## begin Task input

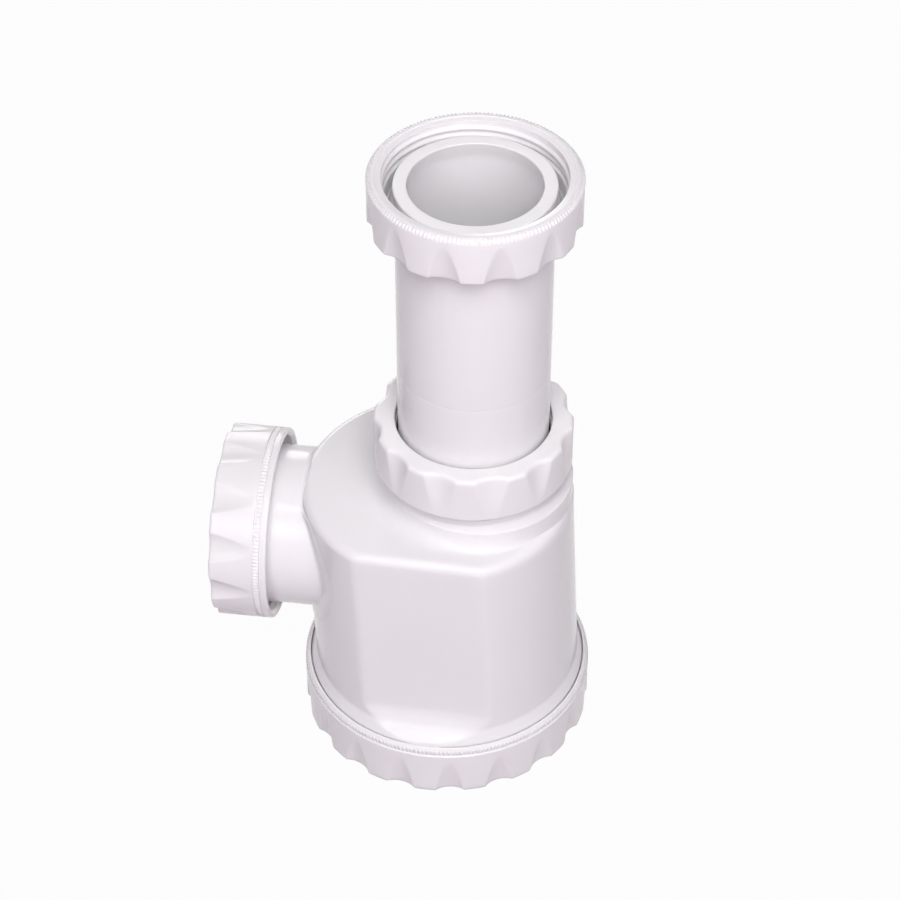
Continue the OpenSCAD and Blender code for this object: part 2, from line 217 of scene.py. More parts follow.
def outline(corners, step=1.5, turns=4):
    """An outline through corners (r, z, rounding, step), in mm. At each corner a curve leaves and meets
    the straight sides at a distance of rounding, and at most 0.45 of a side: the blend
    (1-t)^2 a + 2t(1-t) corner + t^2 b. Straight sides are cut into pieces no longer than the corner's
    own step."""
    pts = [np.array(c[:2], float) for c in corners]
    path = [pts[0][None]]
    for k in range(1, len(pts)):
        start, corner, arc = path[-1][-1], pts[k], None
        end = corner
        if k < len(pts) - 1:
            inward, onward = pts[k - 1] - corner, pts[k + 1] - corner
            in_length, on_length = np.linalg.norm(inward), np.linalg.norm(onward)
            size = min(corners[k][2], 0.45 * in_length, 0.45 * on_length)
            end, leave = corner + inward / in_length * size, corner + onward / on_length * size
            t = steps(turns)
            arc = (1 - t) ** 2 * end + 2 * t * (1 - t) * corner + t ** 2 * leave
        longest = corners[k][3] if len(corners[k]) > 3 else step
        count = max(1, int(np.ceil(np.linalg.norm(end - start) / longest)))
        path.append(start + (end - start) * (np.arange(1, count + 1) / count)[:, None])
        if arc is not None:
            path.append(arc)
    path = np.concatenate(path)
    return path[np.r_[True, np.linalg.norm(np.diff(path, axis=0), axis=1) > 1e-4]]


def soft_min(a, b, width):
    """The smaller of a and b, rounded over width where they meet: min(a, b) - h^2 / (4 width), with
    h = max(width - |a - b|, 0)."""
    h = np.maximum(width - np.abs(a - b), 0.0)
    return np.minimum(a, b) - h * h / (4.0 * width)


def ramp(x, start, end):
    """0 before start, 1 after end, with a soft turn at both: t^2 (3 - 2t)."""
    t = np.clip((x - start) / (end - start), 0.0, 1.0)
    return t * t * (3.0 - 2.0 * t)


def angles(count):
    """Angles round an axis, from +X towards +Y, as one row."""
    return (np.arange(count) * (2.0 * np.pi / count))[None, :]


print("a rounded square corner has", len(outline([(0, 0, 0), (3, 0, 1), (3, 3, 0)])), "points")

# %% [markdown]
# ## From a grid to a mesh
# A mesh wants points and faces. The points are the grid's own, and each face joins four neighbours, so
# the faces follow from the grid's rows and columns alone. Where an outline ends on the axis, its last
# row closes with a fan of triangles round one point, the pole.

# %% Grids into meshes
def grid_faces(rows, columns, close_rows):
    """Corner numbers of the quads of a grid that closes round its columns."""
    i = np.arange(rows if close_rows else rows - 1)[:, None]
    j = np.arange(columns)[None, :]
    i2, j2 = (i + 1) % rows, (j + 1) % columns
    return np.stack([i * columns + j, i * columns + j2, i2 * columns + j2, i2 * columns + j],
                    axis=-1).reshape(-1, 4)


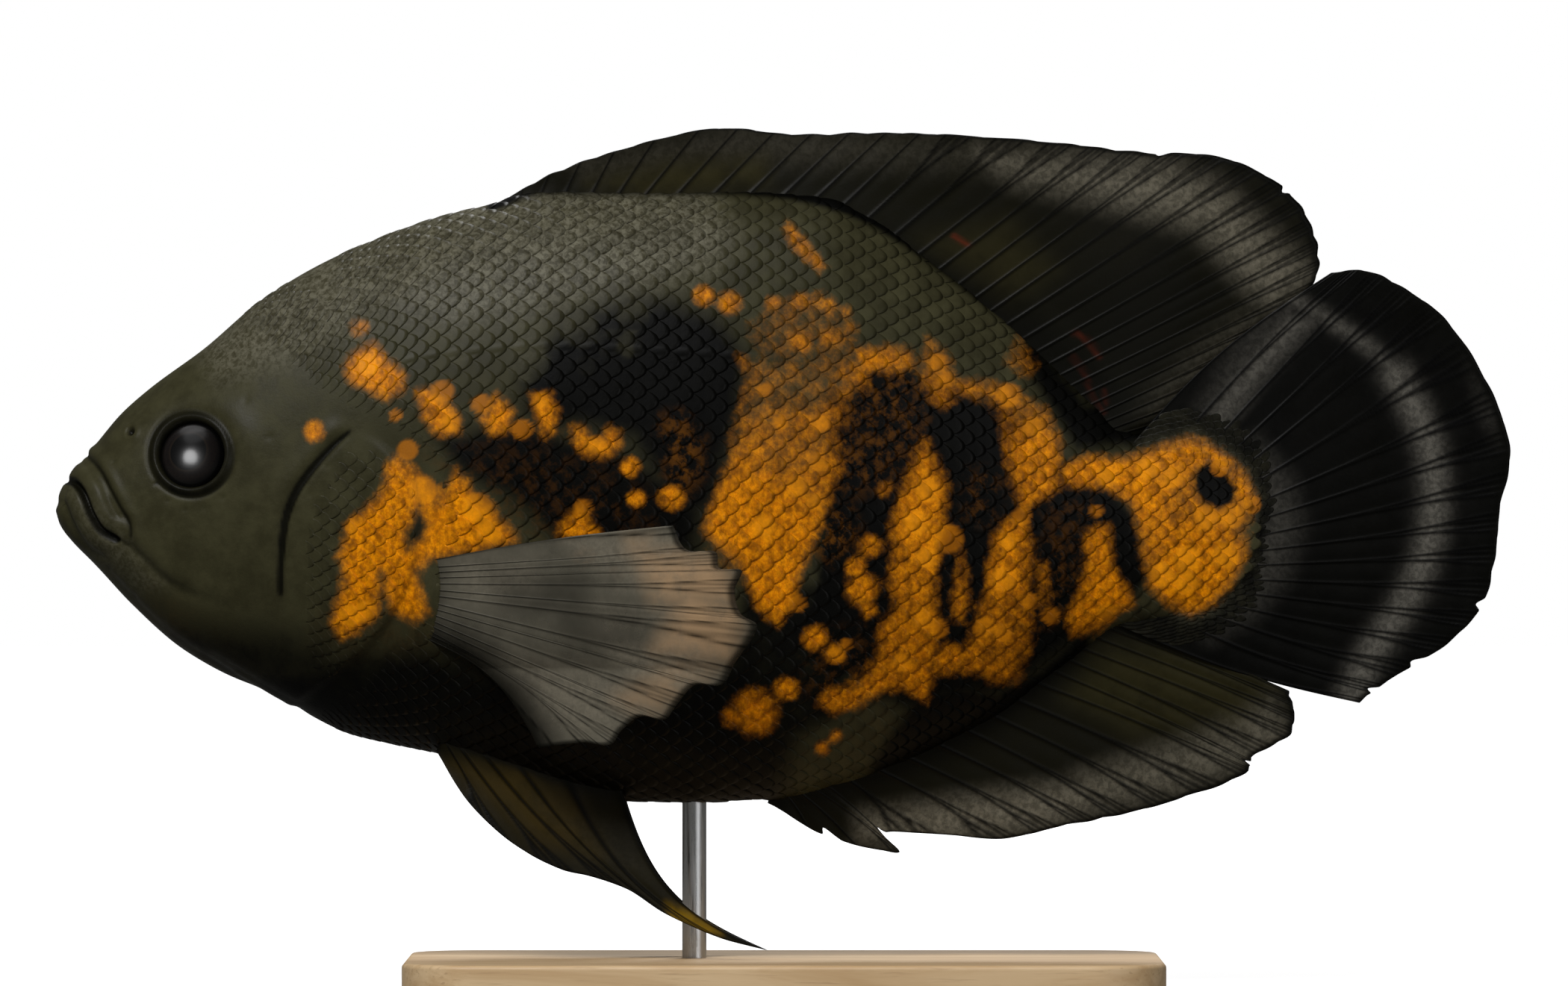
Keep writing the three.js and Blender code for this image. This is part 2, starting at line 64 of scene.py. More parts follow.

## end Task input

- Written request -
Output the records verbatim, from the first line to the last.

- Answer to this exercise -
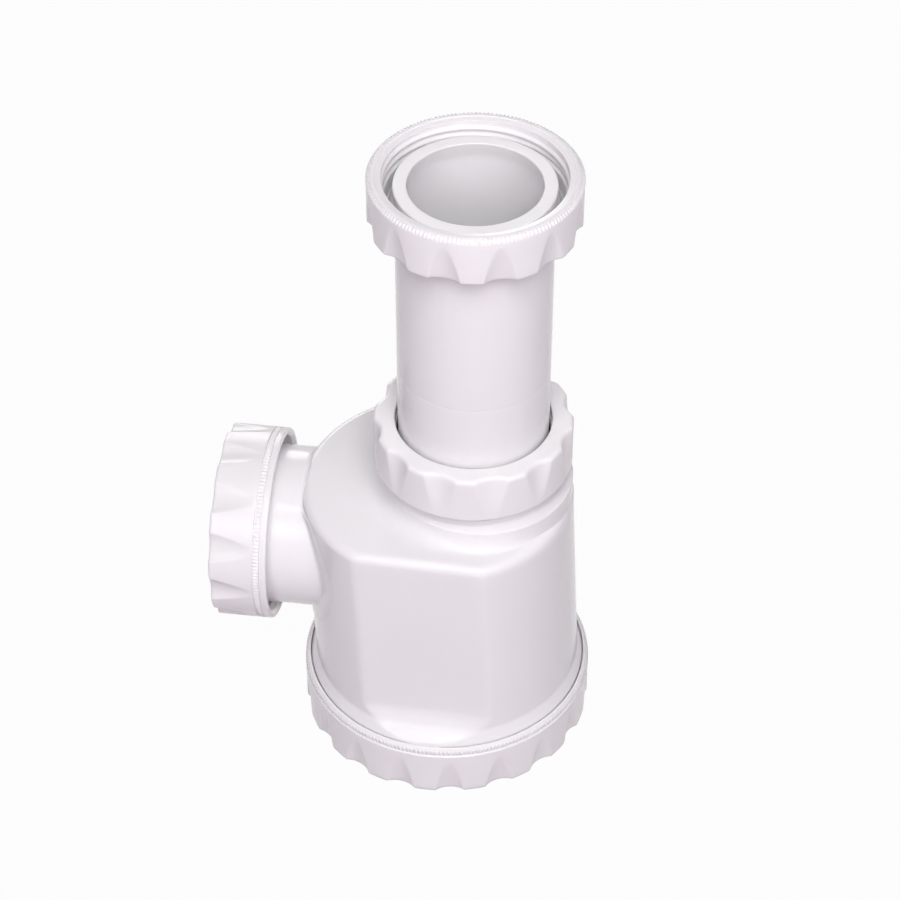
Continue the OpenSCAD and Blender code for this object: part 2, from line 217 of scene.py. More parts follow.
def outline(corners, step=1.5, turns=4):
    """An outline through corners (r, z, rounding, step), in mm. At each corner a curve leaves and meets
    the straight sides at a distance of rounding, and at most 0.45 of a side: the blend
    (1-t)^2 a + 2t(1-t) corner + t^2 b. Straight sides are cut into pieces no longer than the corner's
    own step."""
    pts = [np.array(c[:2], float) for c in corners]
    path = [pts[0][None]]
    for k in range(1, len(pts)):
        start, corner, arc = path[-1][-1], pts[k], None
        end = corner
        if k < len(pts) - 1:
            inward, onward = pts[k - 1] - corner, pts[k + 1] - corner
            in_length, on_length = np.linalg.norm(inward), np.linalg.norm(onward)
            size = min(corners[k][2], 0.45 * in_length, 0.45 * on_length)
            end, leave = corner + inward / in_length * size, corner + onward / on_length * size
            t = steps(turns)
            arc = (1 - t) ** 2 * end + 2 * t * (1 - t) * corner + t ** 2 * leave
        longest = corners[k][3] if len(corners[k]) > 3 else step
        count = max(1, int(np.ceil(np.linalg.norm(end - start) / longest)))
        path.append(start + (end - start) * (np.arange(1, count + 1) / count)[:, None])
        if arc is not None:
            path.append(arc)
    path = np.concatenate(path)
    return path[np.r_[True, np.linalg.norm(np.diff(path, axis=0), axis=1) > 1e-4]]


def soft_min(a, b, width):
    """The smaller of a and b, rounded over width where they meet: min(a, b) - h^2 / (4 width), with
    h = max(width - |a - b|, 0)."""
    h = np.maximum(width - np.abs(a - b), 0.0)
    return np.minimum(a, b) - h * h / (4.0 * width)


def ramp(x, start, end):
    """0 before start, 1 after end, with a soft turn at both: t^2 (3 - 2t)."""
    t = np.clip((x - start) / (end - start), 0.0, 1.0)
    return t * t * (3.0 - 2.0 * t)


def angles(count):
    """Angles round an axis, from +X towards +Y, as one row."""
    return (np.arange(count) * (2.0 * np.pi / count))[None, :]


print("a rounded square corner has", len(outline([(0, 0, 0), (3, 0, 1), (3, 3, 0)])), "points")

# %% [markdown]
# ## From a grid to a mesh
# A mesh wants points and faces. The points are the grid's own, and each face joins four neighbours, so
# the faces follow from the grid's rows and columns alone. Where an outline ends on the axis, its last
# row closes with a fan of triangles round one point, the pole.

# %% Grids into meshes
def grid_faces(rows, columns, close_rows):
    """Corner numbers of the quads of a grid that closes round its columns."""
    i = np.arange(rows if close_rows else rows - 1)[:, None]
    j = np.arange(columns)[None, :]
    i2, j2 = (i + 1) % rows, (j + 1) % columns
    return np.stack([i * columns + j, i * columns + j2, i2 * columns + j2, i2 * columns + j],
                    axis=-1).reshape(-1, 4)


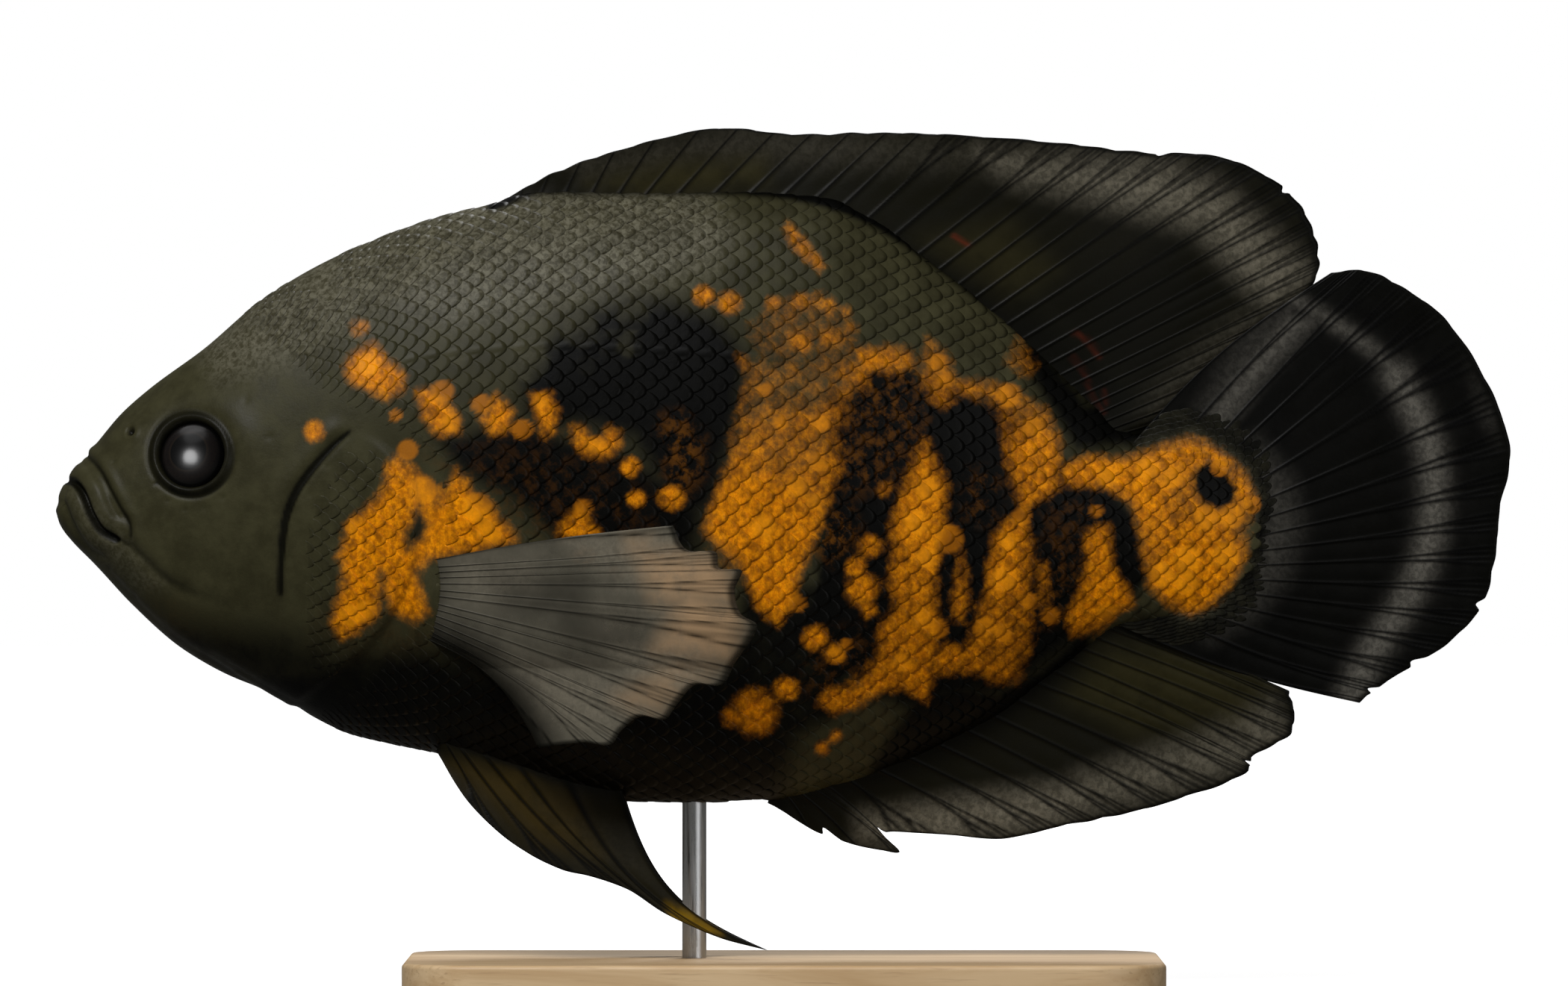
Keep writing the three.js and Blender code for this image. This is part 2, starting at line 64 of scene.py. More parts follow.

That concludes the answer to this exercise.